Debug API and MCP Issues with --debug
When Claude Code behaves unexpectedly, the --debug flag enables verbose logging. Pass an optional category filter to cut through the noise and focus on the specific subsystem that is misbehaving.
# Debug everything
claude --debug
# Debug only API calls and MCP connections
claude --debug "api,mcp"
# Exclude noisy subsystems with the ! prefix
claude --debug "!statsig,!file"
The category filter accepts comma-separated names and supports negation. Useful categories include api (raw API requests and responses), mcp (server connections and tool calls), hooks (hook execution), and file (file read and write operations).

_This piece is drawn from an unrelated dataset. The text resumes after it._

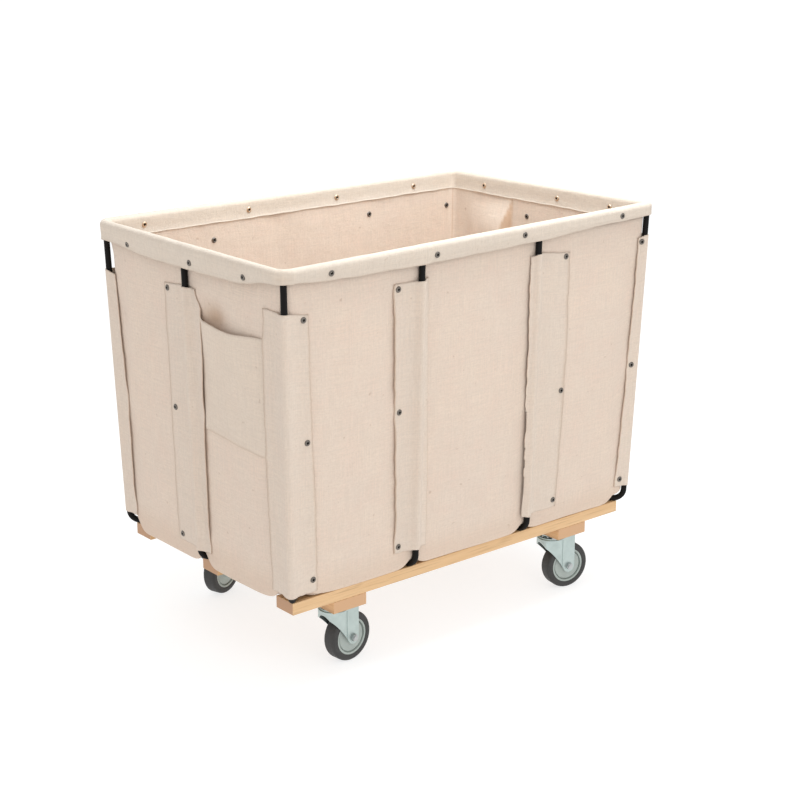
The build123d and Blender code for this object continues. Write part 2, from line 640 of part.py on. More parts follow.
def wheel_core():
    bore = SLEEVE_RADIUS + RUNNING
    half = [
        (bore, HUB_HALF),
        (HUB_RADIUS, HUB_HALF),
        (HUB_RADIUS + 2 * WEB_SLOPE, WEB_HALF + WEB_SLOPE),
        (WEB_RADIUS, WEB_HALF),
        (WEB_RADIUS + WEB_SLOPE, GROOVE_HALF),
        (BAND_INNER - WEB_SLOPE / 2, GROOVE_HALF),
        (BAND_INNER, BAND_HALF),
        (CORE_RADIUS, BAND_HALF),
    ]
    section = half + [(r, -y) for r, y in reversed(half)]
    return one_solid(turned(section, 0, ()))


def wheel_tyre():
    half = TYRE_WIDTH / 2
    bead = CORE_RADIUS + BEAD_REACH
    points = [
        (CORE_RADIUS, half - WEB_SLOPE),
        (bead, half),
        (WHEEL_RADIUS, half),
        (WHEEL_RADIUS, -half),
        (bead, -half),
        (CORE_RADIUS, WEB_SLOPE - half),
    ]
    return one_solid(turned(points, TYRE_SHOULDER, ((WHEEL_RADIUS, half),)))


def axle():
    """The axle bolt, its head on the +Y side of the fork, and its nut on the other."""
    head = Pos(CASTER_TRAIL, FORK_OUTSIDE, WHEEL_RADIUS) * Rot(-90, 0, 0) * hexagon(AXLE_FLATS, 0, AXLE_HEAD)
    bolt = one_solid(head + across(AXLE_RADIUS, -FORK_OUTSIDE - AXLE_TAIL, FORK_OUTSIDE + PAST))
    nut = Pos(CASTER_TRAIL, -FORK_OUTSIDE, WHEEL_RADIUS) * Rot(90, 0, 0) * hexagon(AXLE_FLATS, 0, AXLE_NUT)
    nut = one_solid(nut - across(AXLE_RADIUS + SHANK_GAP, -FORK_OUTSIDE - AXLE_NUT - PAST, 0))
    return Compound(children=[bolt, nut])


def caster_plate():
    plate = block(-PLATE_X / 2, PLATE_X / 2, -PLATE_Y / 2, PLATE_Y / 2, PLATE_LOW, CASTER_HEIGHT)
    plate = fillet(plate.edges().filter_by(Axis.Z), PLATE_CORNER)
    dome = cylinder(DOME_RADIUS, DOME_LOW, PLATE_LOW)
    plate += fillet(dome.edges().sort_by(Axis.Z)[0], DOME_ROUND)
    plate -= cylinder(KINGPIN_RADIUS + SHANK_GAP, 0, CASTER_HEIGHT + PAST)
    for i in (-1, 1):
        for j in (-1, 1):
            x, y = i * BOLT_X / 2, j * BOLT_Y / 2
            plate -= cylinder(BOLT_RADIUS + SHANK_GAP, 0, CASTER_HEIGHT + PAST, x, y)
    return one_solid(plate)


fork_shape = caster_fork()
axle_shape = axle()
axle_sleeve_shape = one_solid(
    across(SLEEVE_RADIUS, -FORK_INSIDE, FORK_INSIDE)
    - across(AXLE_RADIUS + SHANK_GAP, -FORK_INSIDE, FORK_INSIDE))
core_shape = wheel_core()
tyre_shape = wheel_tyre()
plate_shape = caster_plate()

kingpins = []
balls = []
for corner, (side_x, side_y, heading) in CORNERS.items():
    x, y = CASTER_X[side_x], side_y * SWIVEL_Y
    stand = Pos(x, y, 0)
    swivelled = stand * Rot(0, 0, heading)
    parts[f"caster_plate_{corner}"] = stand * plate_shape
    parts[f"caster_fork_{corner}"] = swivelled * fork_shape
    parts[f"axle_{corner}"] = swivelled * axle_shape
    parts[f"axle_sleeve_{corner}"] = swivelled * axle_sleeve_shape
    parts[f"wheel_core_{corner}"] = swivelled * core_shape
    parts[f"tyre_{corner}"] = swivelled * tyre_shape
    pin_low = CROWN_LOW - KINGPIN_DROP
    pin = cylinder(KINGPIN_RADIUS, pin_low, CASTER_HEIGHT - SEAT_GAP, x, y)
    kingpins.append(one_solid(pin + cylinder(KINGPIN_HEAD, pin_low, CROWN_LOW - HEAD_GAP, x, y)))
    ball_z = DOME_LOW - BALL_RADIUS - BALL_GAP
    for i in range(BALLS):
        around = radians(360 / BALLS * i)
        spot = Pos(x + BALL_CIRCLE * cos(around), y + BALL_CIRCLE * sin(around), ball_z)
        balls.append(spot * Sphere(BALL_RADIUS))
parts["kingpins"] = Compound(children=kingpins)
parts["swivel_balls"] = Compound(children=balls)

bolts = []
nuts = []
for x, y in BOLT_SPOTS:
    head_low = RUNNER_TOP if on_runner(y) else CROSS_TOP
    head = cylinder(BOLT_HEAD, head_low, head_low + BOLT_HEAD_THICK, x, y)
    head = fillet(head.edges().sort_by(Axis.Z)[-1], BOLT_ROUND)
    bolts.append(one_solid(head + cylinder(BOLT_RADIUS, PLATE_LOW - BOLT_TAIL, head_low, x, y)))
    nut = hexagon(NUT_FLATS, PLATE_LOW - NUT_THICK, PLATE_LOW, x, y)
    nuts.append(one_solid(nut - cylinder(BOLT_RADIUS + SHANK_GAP, 0, CASTER_HEIGHT, x, y)))
parts["caster_bolts"] = Compound(children=bolts)
parts["caster_nuts"] = Compound(children=nuts)

for name, shape in parts.items():
    export_step(shape, f"parts/{name}.step")
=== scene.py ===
import json
import math
import random
from collections import namedtuple

import bpy
from mathutils import Matrix, Vector, noise


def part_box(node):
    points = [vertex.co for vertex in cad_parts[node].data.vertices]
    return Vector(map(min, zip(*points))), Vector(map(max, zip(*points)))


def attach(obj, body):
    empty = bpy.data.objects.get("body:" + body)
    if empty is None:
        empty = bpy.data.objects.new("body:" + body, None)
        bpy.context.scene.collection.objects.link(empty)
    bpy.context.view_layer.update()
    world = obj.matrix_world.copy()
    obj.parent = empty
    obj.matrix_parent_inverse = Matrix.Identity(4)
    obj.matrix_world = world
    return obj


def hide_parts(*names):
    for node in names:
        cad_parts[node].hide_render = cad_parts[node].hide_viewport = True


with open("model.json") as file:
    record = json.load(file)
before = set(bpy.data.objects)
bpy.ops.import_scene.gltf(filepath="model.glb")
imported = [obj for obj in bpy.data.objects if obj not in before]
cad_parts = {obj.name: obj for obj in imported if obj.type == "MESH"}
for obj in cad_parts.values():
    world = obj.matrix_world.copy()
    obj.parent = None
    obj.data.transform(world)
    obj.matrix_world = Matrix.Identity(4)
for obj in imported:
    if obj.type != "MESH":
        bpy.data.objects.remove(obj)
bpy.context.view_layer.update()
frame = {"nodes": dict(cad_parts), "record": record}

# A canvas basket truck. Lengths below are in millimetres in the shared frame: +X along the long
# side, -Y the near side, +Z up, and the pocket on the -X end. Meshes are made in metres.
MM = 0.001
record = frame["record"]
scene = bpy.context.scene


def cad(node):
    """A CAD node's lowest and highest corner, in millimetres."""
    low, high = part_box(node)
    return low / MM, high / MM


# ---- sizes taken from the frame ---------------------------------------------------------------
ring_low, ring_high = cad("rim_ring")
RING_RADIUS = (ring_high.z - ring_low.z) / 2
RING_Z = (ring_high.z + ring_low.z) / 2
RING_X = ring_high.x - RING_RADIUS
RING_Y = ring_high.y - RING_RADIUS
RING_CORNER = 24.0                  # radius of its corners in plan

rib_low, rib_high = cad("side_rib_right")
RIB_RADIUS = (rib_high.x - rib_low.x) / 2
SIDE_RIB_X = (rib_high.x + rib_low.x) / 2
end_low, end_high = cad("end_rib_left")
END_RIB_Y = (end_high.y + end_low.y) / 2
CORNER_X = RING_X - RING_CORNER * (1 - math.cos(math.radians(45)))
CORNER_Y = RING_Y - RING_CORNER * (1 - math.cos(math.radians(45)))

RIB_GAP = 0.5                       # rib to the canvas behind it
CANVAS_UNDER_RING = 2.0             # the ring's underside to the top of the canvas walls
CANVAS_OVER_RIBS = 2.5              # the bars under the basket to its floor
HEM_OVER_RING = 2.4                 # the ring to the outside of the rolled bead
LEAN_X = 0.02849                    # how much each wall leans in, per unit of height
LEAN_Y = 0.02532
WALL_X = RING_X - RIB_RADIUS - RIB_GAP
WALL_Y = RING_Y - RIB_RADIUS - RIB_GAP
WALL_TOP = RING_Z - RING_RADIUS - CANVAS_UNDER_RING
RUNNER_TOP = cad("runner_near")[1].z
FLOOR_Z = RUNNER_TOP + 2 * RIB_RADIUS + CANVAS_OVER_RIBS

# rounding between wall and floor: at a rib, between ribs, and between them on the end walls
EDGE_AT_RIB, EDGE_BETWEEN, EDGE_AT_END = 16.0, 8.0, 4.4
FLOOR_TUCK = 0.99                   # the floor's outermost ring, as a share of its size
END_FOOT_REACH = 175.0              # end ribs' feet under the floor, from the wall line at ring height
CORNER_FOOT_REACH = 85.0            # the same for the corner ribs' feet, along X or Y
HEM_RADIUS = RING_RADIUS + HEM_OVER_RING

CANVAS = 1.8                        # thickness of the cloths
STRIP = 1.6
HEM_CLOTH = 1.8
WASHER_BACK = CANVAS + 0.3          # a sleeve rivet's inner end, behind the wall's outer face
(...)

Without a filter, --debug outputs everything including timing data, token counts, and full tool call details. That volume can be overwhelming, which is why targeted filtering is valuable.
Common debug workflows:
--debug "mcp"to see why an MCP server is not connecting or responding--debug "api"to inspect the actual request and response when output looks wrong--debug "hooks"to trace why a hook is not firing as expected
The debug output goes to stderr, so you can capture it separately while still processing the main response:
claude --debug "api" -p "query" 2>debug.log
This makes it straightforward to share a debug log without mixing it into your output stream.
When something is wrong, --debug with a category filter is the fastest path to finding the cause.